S = {a in X such that there is some subset A of X with f(A) = a, and a is not in A}

(just for reference; this is the definition given in the article)

Remember that we're assuming f is one-to-one (which is really impossible). For any one-to-one function f: P(X) -> X, S is well-defined since it is certainly possible to take any element a of X and determine whether there is a subset A of X that maps to it. Since f is one-to-one, there must be AT MOST one A such that f(A)=a. Given that such an A does exist, it is certainly possible to determine whether a is an element of A. Each of these steps on its own is not a problem--it's only when we put it all together that we reach a contradiction (which is the goal, since we want to show f CAN'T be one-to-one).

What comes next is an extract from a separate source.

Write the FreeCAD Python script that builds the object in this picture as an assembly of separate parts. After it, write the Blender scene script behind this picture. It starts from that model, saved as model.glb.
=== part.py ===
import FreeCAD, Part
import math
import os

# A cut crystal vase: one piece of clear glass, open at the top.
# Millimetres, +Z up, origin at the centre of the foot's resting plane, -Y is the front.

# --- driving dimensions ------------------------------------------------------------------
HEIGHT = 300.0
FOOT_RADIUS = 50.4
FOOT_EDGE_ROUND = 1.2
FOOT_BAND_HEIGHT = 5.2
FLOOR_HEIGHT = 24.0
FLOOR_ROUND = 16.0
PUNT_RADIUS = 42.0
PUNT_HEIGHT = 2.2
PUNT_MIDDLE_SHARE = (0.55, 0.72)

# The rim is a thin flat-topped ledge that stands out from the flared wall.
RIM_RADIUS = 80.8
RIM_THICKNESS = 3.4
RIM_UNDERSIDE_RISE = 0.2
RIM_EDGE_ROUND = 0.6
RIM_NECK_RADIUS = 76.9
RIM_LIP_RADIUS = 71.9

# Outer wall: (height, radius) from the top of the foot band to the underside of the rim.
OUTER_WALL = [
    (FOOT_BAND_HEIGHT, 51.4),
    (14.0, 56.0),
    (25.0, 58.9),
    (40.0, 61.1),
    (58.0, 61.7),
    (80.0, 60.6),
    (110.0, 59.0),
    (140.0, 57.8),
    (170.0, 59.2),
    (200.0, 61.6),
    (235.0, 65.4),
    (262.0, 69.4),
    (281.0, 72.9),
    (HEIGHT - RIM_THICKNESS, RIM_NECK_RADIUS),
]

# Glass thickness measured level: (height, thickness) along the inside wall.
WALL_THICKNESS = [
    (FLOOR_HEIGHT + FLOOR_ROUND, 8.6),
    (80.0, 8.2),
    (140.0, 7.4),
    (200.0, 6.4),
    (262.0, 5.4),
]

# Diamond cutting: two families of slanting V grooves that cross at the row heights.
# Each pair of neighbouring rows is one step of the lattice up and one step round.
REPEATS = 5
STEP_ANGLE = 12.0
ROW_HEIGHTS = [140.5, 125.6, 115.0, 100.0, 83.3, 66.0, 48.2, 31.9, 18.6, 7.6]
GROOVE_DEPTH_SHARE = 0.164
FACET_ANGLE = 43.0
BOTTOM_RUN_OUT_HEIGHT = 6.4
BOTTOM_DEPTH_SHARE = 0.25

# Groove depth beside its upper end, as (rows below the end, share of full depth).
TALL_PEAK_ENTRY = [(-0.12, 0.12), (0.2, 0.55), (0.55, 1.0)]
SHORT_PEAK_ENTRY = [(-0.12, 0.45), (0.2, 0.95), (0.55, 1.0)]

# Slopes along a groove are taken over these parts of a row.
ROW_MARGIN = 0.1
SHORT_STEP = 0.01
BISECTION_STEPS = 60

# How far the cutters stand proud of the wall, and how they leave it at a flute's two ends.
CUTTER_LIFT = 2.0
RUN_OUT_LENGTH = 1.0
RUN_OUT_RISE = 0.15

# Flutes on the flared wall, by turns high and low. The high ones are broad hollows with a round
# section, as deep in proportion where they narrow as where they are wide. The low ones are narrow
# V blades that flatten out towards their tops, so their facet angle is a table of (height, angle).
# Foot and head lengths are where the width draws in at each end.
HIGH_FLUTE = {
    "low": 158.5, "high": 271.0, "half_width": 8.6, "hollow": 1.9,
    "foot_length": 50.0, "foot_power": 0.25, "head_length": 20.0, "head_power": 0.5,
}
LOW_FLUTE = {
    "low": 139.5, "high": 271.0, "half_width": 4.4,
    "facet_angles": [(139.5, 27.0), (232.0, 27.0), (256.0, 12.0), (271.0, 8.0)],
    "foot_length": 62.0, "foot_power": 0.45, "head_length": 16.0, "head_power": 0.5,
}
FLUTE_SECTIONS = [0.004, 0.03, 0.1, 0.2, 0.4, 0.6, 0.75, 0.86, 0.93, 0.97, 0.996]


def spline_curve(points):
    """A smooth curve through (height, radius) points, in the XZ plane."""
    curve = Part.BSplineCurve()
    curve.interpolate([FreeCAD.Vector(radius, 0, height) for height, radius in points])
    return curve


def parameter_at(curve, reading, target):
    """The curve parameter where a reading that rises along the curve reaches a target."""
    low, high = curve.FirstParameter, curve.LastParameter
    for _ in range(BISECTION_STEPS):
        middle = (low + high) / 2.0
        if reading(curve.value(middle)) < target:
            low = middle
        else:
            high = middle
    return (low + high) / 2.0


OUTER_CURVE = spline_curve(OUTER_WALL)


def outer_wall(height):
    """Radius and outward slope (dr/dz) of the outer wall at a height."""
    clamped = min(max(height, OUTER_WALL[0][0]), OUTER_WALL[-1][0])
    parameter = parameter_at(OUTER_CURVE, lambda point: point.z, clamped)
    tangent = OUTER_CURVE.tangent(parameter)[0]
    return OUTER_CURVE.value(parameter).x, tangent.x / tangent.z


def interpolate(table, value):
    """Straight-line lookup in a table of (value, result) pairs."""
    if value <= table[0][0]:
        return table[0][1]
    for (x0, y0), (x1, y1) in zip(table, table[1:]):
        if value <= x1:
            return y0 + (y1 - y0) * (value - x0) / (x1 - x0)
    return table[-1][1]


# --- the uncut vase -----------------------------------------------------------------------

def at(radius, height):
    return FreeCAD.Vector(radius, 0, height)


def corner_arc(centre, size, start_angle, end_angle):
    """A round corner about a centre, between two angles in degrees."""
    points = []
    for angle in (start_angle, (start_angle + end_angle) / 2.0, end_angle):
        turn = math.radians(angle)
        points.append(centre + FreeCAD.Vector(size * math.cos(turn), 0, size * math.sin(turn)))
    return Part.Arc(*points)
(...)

"Also, is P(X) the Boolean of X, if so then where does f({}) map."

Since we're talking about an arbitrary function f, we don't know what f({}) is.

"On the whole it's excellent and Reminded me of Russell, I hope I spelled his name right, X={A|A does not belong to{A}}."

Careful of your brackets and functions. The set S is defined by S = {a in X|a does not belong to f(A)}. Russell's paradox is different, {A|A does not belong to A}. There are some similarities because of the self-reference, but in this proof there is no discussion of sets containing themselves (in fact, in axiomatic set theory, Russell's paradox is avoided by not allowing any set to contain itself). Russell's paradox is pretty interesting, though, especially since it always seems to crop up when you least expect it.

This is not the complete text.